Deciding from the outset what success looks like for each campaign is helping marketers define the data sources most relevant to achieve tangible success, rather than wasting time consulting every possible metric.

“If your campaign is looking at an awareness driving activity or education driving or a convert to purchase you don’t need to measure everything at all of those stages,” advises Pyne.

“Also you need to be particularly careful when you’re looking at ROI data, because that might not be the objective you want to deliver. That piece of communication might not be trying to deliver you a return on investment if it’s at the beginning of the consumer experience journey and is about building awareness.”

While it is critical that the whole team are aligned to the brand strategy and objectives, the definition of success should be down to marketing, says Pyne

“Having too many people involved in that decision making can be very paralysing. If it’s a new digital platform or something we haven’t tried before we might work with media agencies and our digital agencies to collectively define what success looks like, but that’s still within marketing rather than us working with sales or finance to decide.”

“It’s the interpretation of the data that’s the key point. And every data source has its limitations. It can only be part of the answer, but it’s there to help you

Jon Evans, Lucozade Ribena Suntory

Kilner advises marketers to focus on the single action they want a customer to take as a result of a campaign or piece of creative, and from there decide the metrics worth measuring.

“If I look at the new checkout experience or a new product page, I ask ‘what KPIs are we going to measure?’ and there can be list of 20 different KPIs. So I’m like, ‘tell me what is the single KPI that we are going to care about?’,” she explains.

“It’s very important to have visibility across lots of data sets, but if you have the one thing you actually really want the customer to do it comes back to the customer experience and what you want the customer to feel.”

Thinking about the impact of any activity before you’ve even started executing is the best way to identify the most appropriate metrics, advises Rostrom, who acknowledges it does not make practical sense for marketers to measure everything.

“Design [the activity] with the metrics in mind, that is the best way of making sure that the data that comes out is useful. You can have data for everything, but who’s got the budget for that? So it’s important to have a level of pragmatism and make sure you bring the rigour, but don’t let it get in the way of the execution,” he explains.

Monster’s Andrew Warner agrees that is the CMO’s responsibility to look at each piece of activity holistically and take into account that every campaign delivers in a different way.

“If you look at TV advertising over a six month period, it doesn’t look like it’s delivering results on a cost-per-day basis compared to, say search marketing spend, because that’s harvesting people who already decided they wanted to buy a product and are looking for the right price or offer. So they’re different, but they can look like one is working better than the other,” he adds.

Being brave

Data and accountability have an important part to play in the ongoing debate in marketing around short-term versus long-term thinking.

At GSK decisions on when to start analysing the campaign data is made on a case-by-case basis. For TV advertising, for example, the marketing team would look at the insights no sooner than six to eight weeks in order to take into account other factors in the mix such as distribution or promotional activity.

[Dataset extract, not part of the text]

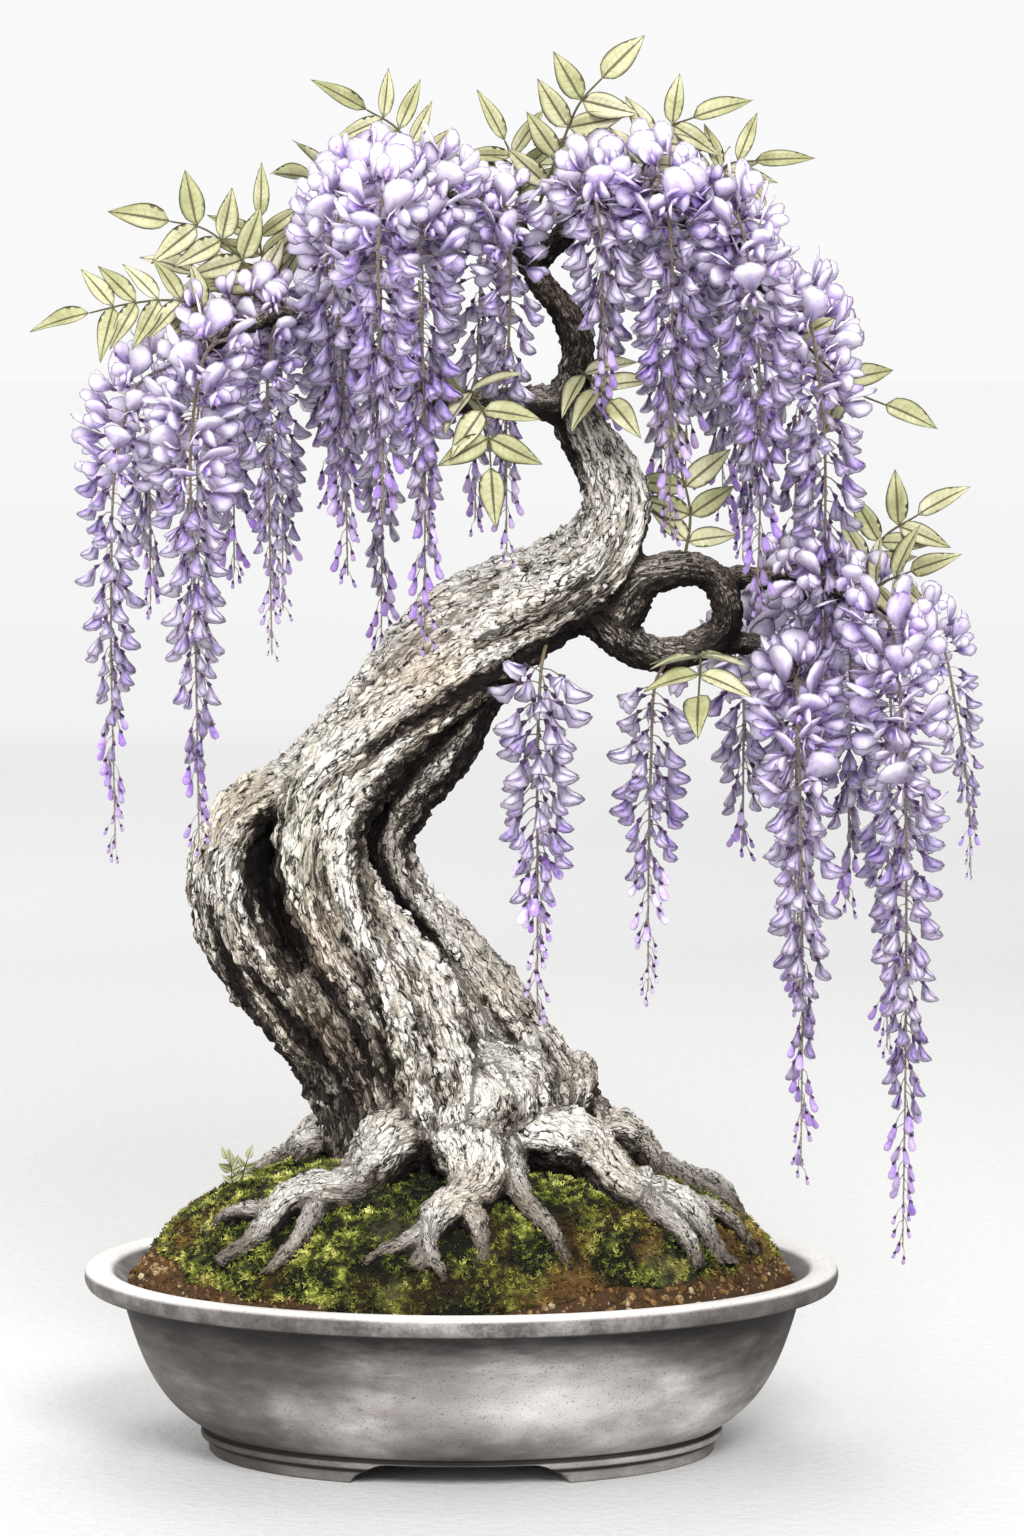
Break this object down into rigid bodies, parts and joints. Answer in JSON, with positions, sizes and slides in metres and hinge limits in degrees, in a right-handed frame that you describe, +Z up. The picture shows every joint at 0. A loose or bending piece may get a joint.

When it comes to search or digital display the marketers interrogate the data weekly, simultaneously running multiple versions of the creative which are then optimised in real time in line with predetermined metrics.

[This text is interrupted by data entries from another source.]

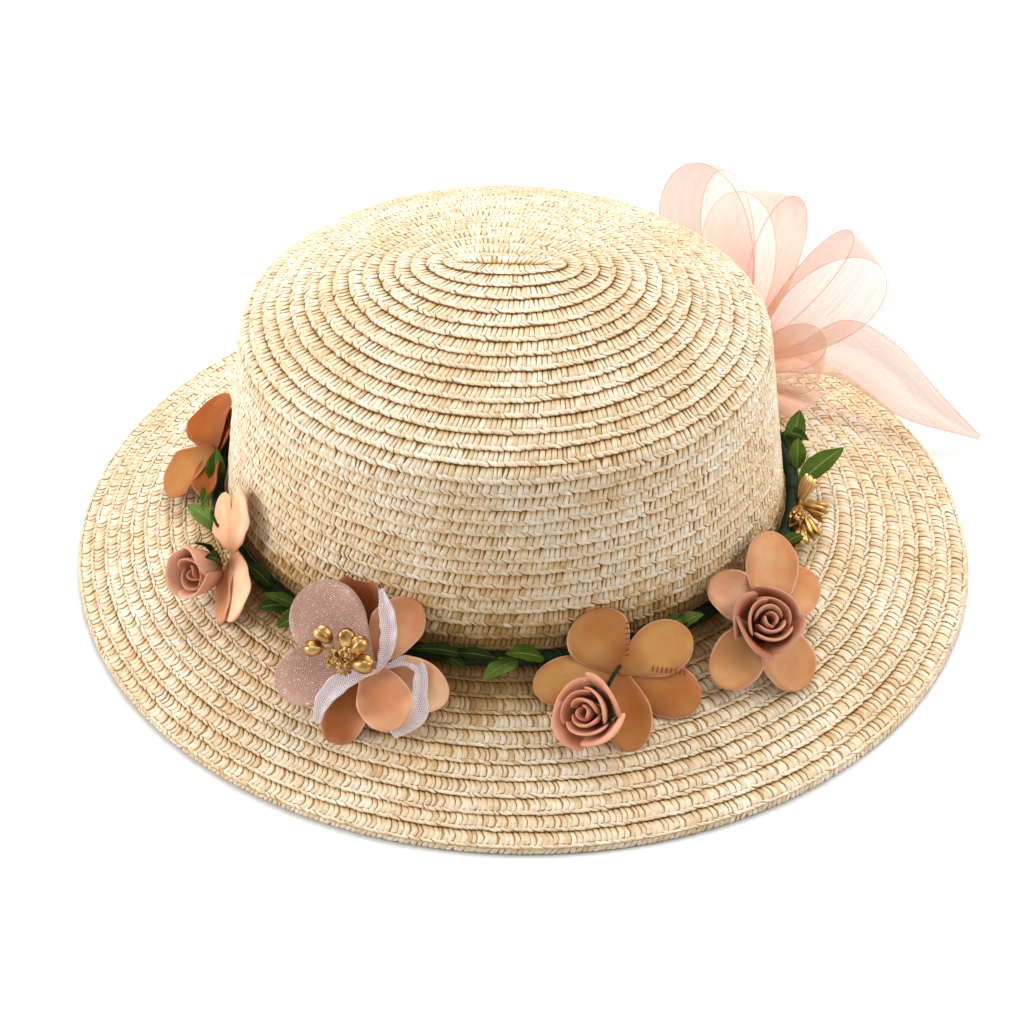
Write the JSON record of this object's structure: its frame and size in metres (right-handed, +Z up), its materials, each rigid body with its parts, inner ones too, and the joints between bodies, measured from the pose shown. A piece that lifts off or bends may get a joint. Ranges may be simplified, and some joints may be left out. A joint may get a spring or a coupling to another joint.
{
  "type": "wide-brim straw hat",
  "caption": "Stiff sewn straw hat with a flat-sided crown and sloping oval brim, trimmed with a garland of foam flowers and an organza bow.",
  "frame": {"origin": "On the surface that the brim's rim rests on, under the middle of the whole piece's bounding box", "axes": "+Z up through the crown; +X along the oval's length, towards the bow; -Y towards the front flowers"},
  "size_m": [0.3326, 0.2942, 0.1378],
  "materials": {
    "straw": "sewn paper-straw braid",
    "stem_tape": "matt taped stem",
    "leaf_cloth": "matt cloth",
    "foam_orange": "matt foam",
    "foam_peach": "matt foam",
    "foam_tan": "matt foam",
    "foam_rose": "matt foam",
    "gauze": "open glittered gauze",
    "gold": "gold lacquer",
    "organza": "sheer organza"
  },
  "bodies": {
    "root": {"crown": "straw", "brim": "straw", "garland_stem": "stem_tape", "flower_1_petals": "foam_orange", "flower_2_petals": "foam_peach", "flower_3_petals": "foam_peach", "flower_4_petals": "foam_tan", "flower_5_petals": "foam_tan", "flower_2_bud": "foam_rose", "flower_4_rose": "foam_rose", "flower_5_rose": "foam_rose", "flower_3_gauze": "gauze", "flower_3_stamens": "gold", "gold_pods": "gold", "leaf_01": "leaf_cloth", "leaf_02": "leaf_cloth", "leaf_03": "leaf_cloth", "leaf_04": "leaf_cloth", "leaf_05": "leaf_cloth", "leaf_06": "leaf_cloth", "leaf_07": "leaf_cloth", "leaf_08": "leaf_cloth", "leaf_09": "leaf_cloth", "leaf_10": "leaf_cloth", "leaf_11": "leaf_cloth", "leaf_12": "leaf_cloth", "leaf_13": "leaf_cloth", "leaf_14": "leaf_cloth", "leaf_15": "leaf_cloth", "leaf_16": "leaf_cloth", "bow_knot": "organza", "bow_loop_1": "organza", "bow_loop_2": "organza", "bow_loop_3": "organza", "bow_loop_4": "organza", "bow_tail_long": "organza", "bow_tail_short": "organza"}
  },
  "joints": []
}
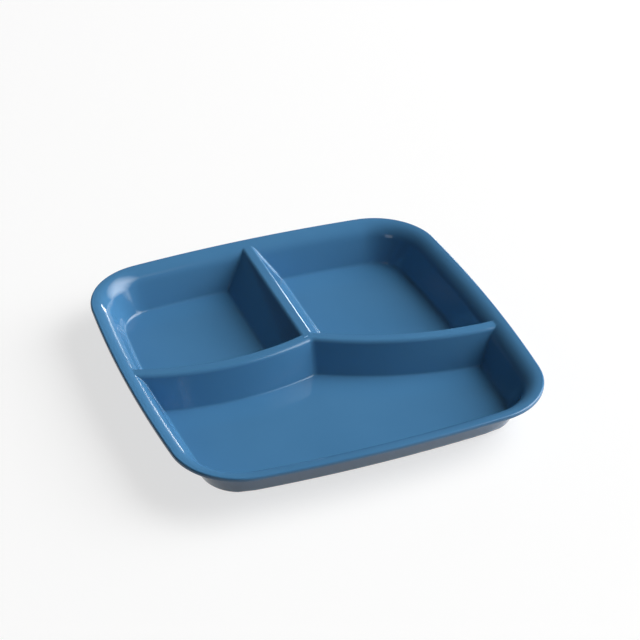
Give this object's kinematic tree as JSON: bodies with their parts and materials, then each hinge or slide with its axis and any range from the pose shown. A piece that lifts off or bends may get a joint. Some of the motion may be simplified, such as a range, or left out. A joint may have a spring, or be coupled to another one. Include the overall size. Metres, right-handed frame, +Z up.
{
  "type": "divided plate",
  "caption": "Square glossy plate with rounded corners, bowed sides and raised dividers that part it into a wide front compartment and two at the back.",
  "frame": {"origin": "middle of the plate on the surface it rests on", "axes": "+Z up, +X to the right and +Y to the back, where the two smaller compartments are"},
  "size_m": [0.23, 0.23, 0.0265],
  "materials": {
    "plastic": "glossy mid blue"
  },
  "bodies": {
    "root": {"rim_lip": "plastic", "side_wall": "plastic", "front_floor": "plastic", "back_left_floor": "plastic", "back_right_floor": "plastic", "left_divider": "plastic", "right_divider": "plastic", "back_divider": "plastic", "front_foot": "plastic", "back_left_foot": "plastic", "back_right_foot": "plastic"}
  },
  "joints": []
}
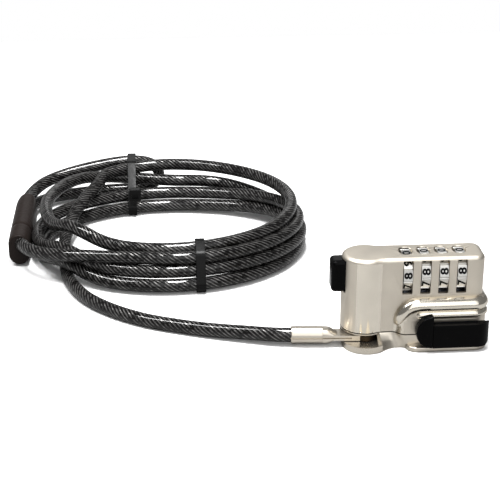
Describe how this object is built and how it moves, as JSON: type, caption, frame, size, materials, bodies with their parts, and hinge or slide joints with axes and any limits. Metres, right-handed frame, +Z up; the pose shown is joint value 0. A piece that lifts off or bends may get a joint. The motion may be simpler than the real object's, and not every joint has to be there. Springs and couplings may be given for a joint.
{
  "type": "laptop cable lock",
  "caption": "Combination lock head with number dials, a push-button and a turn lever that works a T-bar, on a coiled steel cable ending in a noose.",
  "frame": {"origin": "underside of the foot plate, on the mid-plane of the box, right of the barrel", "axes": "+X along the head away from the push-button, +Y to the rear where the T-bar stands out, +Z up"},
  "size_m": [0.1991, 0.1924, 0.0384],
  "materials": {
    "nickel_body": "satin warm nickel plate on a die casting",
    "nickel_foot": "satin warm nickel plate",
    "bright_steel": "turned and polished steel",
    "zinc_steel": "zinc-plated steel",
    "spring_steel": "drawn spring wire and blued strip",
    "brass": "machined brass",
    "black_gloss": "glossy black moulded plastic",
    "dial": "silver dial with black engraved digits",
    "pad_rubber": "matt black rubber",
    "cable": "clear smoky sheath over twisted steel rope",
    "sleeve_plastic": "matt brown-black moulded sleeve",
    "tie_nylon": "black nylon"
  },
  "bodies": {
    "housing": {"main_body": "nickel_body", "foot_plate": "nickel_foot", "foot_screws": "zinc_steel", "rear_pad": "pad_rubber", "eye_rivet": "bright_steel", "detent_spring": "spring_steel", "button_spring": "spring_steel"},
    "button": {"push_button": "black_gloss", "spindle": "zinc_steel", "lock_link": "zinc_steel"},
    "dial_body_1": {"dial_1": "dial", "sleeve_1": "brass"},
    "dial_body_2": {"dial_2": "dial", "sleeve_2": "brass"},
    "dial_body_3": {"dial_3": "dial", "sleeve_3": "brass"},
    "dial_body_4": {"dial_4": "dial", "sleeve_4": "brass"},
    "lever_body": {"lever": "black_gloss", "t_bar_shaft": "bright_steel", "lever_cam": "brass", "retaining_clip": "spring_steel"},
    "cable_body": {"eyelet": "nickel_foot", "ferrule": "bright_steel", "cable_lead": "cable", "cable_coil": "cable", "noose_loop": "cable", "noose_sleeve": "sleeve_plastic", "tie_front": "tie_nylon", "tie_back": "tie_nylon"}
  },
  "joints": [
    {"name": "button_press", "type": "slide", "parent": "housing", "child": "button", "axis": [1, 0, 0], "range_m": [0, 0.0025], "stiffness_N_per_m": 800, "springref_m": -0.002, "deforming": ["button_spring"]},
    {"name": "dial_1_turn", "type": "hinge", "parent": "housing", "child": "dial_body_1", "pos_m": [-0.0026, 0, 0.0299], "axis": [1, 0, 0], "continuous": true},
    {"name": "dial_2_turn", "type": "hinge", "parent": "housing", "child": "dial_body_2", "pos_m": [0.0046, 0, 0.0299], "axis": [1, 0, 0], "continuous": true},
    {"name": "dial_3_turn", "type": "hinge", "parent": "housing", "child": "dial_body_3", "pos_m": [0.0118, 0, 0.0299], "axis": [1, 0, 0], "continuous": true},
    {"name": "dial_4_turn", "type": "hinge", "parent": "housing", "child": "dial_body_4", "pos_m": [0.019, 0, 0.0299], "axis": [1, 0, 0], "continuous": true},
    {"name": "lever_turn", "type": "hinge", "parent": "housing", "child": "lever_body", "pos_m": [0.0071, 0, 0.0091], "axis": [0, -1, 0], "range_deg": [0, 90]},
    {"name": "eyelet_swivel", "type": "hinge", "parent": "housing", "child": "cable_body", "pos_m": [-0.0185, -0.0056, 0.0043], "axis": [0, 0, 1], "range_deg": [-20, 75]}
  ]
}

Despite being an advocate of using data to “fail fast”, GSK’s Karina Pyne recognises there is a real danger if marketers are trained to be purely reliant on data.

“I think the brilliant marketers are the marketers who are able to marry the insight from the data, their deep understanding of the consumer with their gut intuition and feel of what is aligned to the brand. Having those three elements come together is where the magic happens,” she explains.

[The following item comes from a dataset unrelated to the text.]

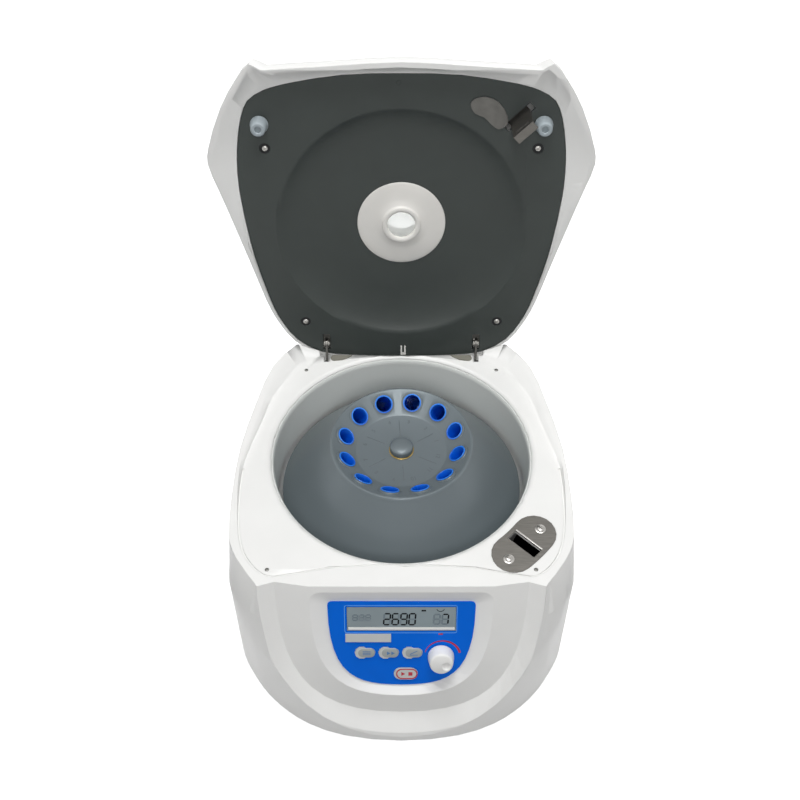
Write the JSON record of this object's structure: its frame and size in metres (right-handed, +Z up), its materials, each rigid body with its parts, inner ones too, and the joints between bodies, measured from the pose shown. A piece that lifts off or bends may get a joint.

READ MORE: How to balance short-term impact with long-term results

Marketing and business development director of Lucozade Ribena Suntory, Jon Evans, believes that decisions to prioritise long-term brand building over short-term profit decisions are often where the greatest tensions exist in a business. It is for this reason that marketers must ensure they are using the right data to help them make better decisions, balancing the return on investment with the return on brand.

“I firmly believe that as marketers we have a responsibility to prove our investment. The marketing department oversee the biggest investment in the whole company in terms of spend. Therefore, there is a responsibility to show that the investment is being used wisely,” says Evans.

Lucozade Fitwater
Lucozade launched a £3m campaign in September to bring ‘Fitwater’ to market

He argues that data is marketing’s friend as long as marketers use their judgement to ask the right questions and don’t get swamped by the amount of data, which can cloud the issue.

“It’s the interpretation of the data that’s the key point. And every data source has its limitations. It can only be part of the answer, but it’s there to help you,” Evans cautions.

READ MORE: Lucozade plots biggest ever product launch as it enters water market

While not every single piece of work has to drive a short-term uplift in sales, Mondelēz’s Matt Stockbridge agrees that marketing still needs to prove it can make good investments.

“The C-suite will be making decisions like, shall ‘I invest more in advertising or media? Should I be investing more below the line in promotions or price?’ And clearly if other parts of the business are better able to explain the impact of the work they’re doing and the effect it has on the bottom line they’re going to win those arguments and probably historically have done so.

“Now we can show we’re a driver of growth in the business and we need to embrace that rather than just thinking that means the death of creativity.”

You can have data for everything, but who’s got the budget for that? It’s important to have a level of pragmatism and make sure you bring the rigour, but don’t let it get in the way of the execution

Adam Rostom, Ovo Energy

For Monster’s Andrew Warner, brands that combine data insights with creativity  in order to differentiate themselves will always have a competitive advantage.

“One of the differences today is that you can have that creativity and intuition, build a hypothesis and, if you’re smart about it, find a way of demonstrating quite quickly a use case based on data,” says Warner.

“I don’t mean terrible ad testing, which can be used as a crutch by marketers who say ‘I’m a bit nervous about spending all this money on a TV commercial, I’ll do a test which I know will make my ad like everyone else’s, but then I can present the data back to the company and if it doesn’t work it’s not my fault.’ That’s being risk averse.”

The speed of change means that marketers need to have confidence in the strategy not to panic if the data shows they have had a bad week, as the next week could be great.

“The speed at which data is available can sometimes create kneejerk reactions and you have to have that strength as a leader to stay the course on the strategy, but at the same time have the flexibility to keep an eye on the data,” Warner adds.

“You have to be a more nimble than in the past and able to react to feedback to realise opportunities, because if you can get to market quicker with good ideas you have a better chance of winning.”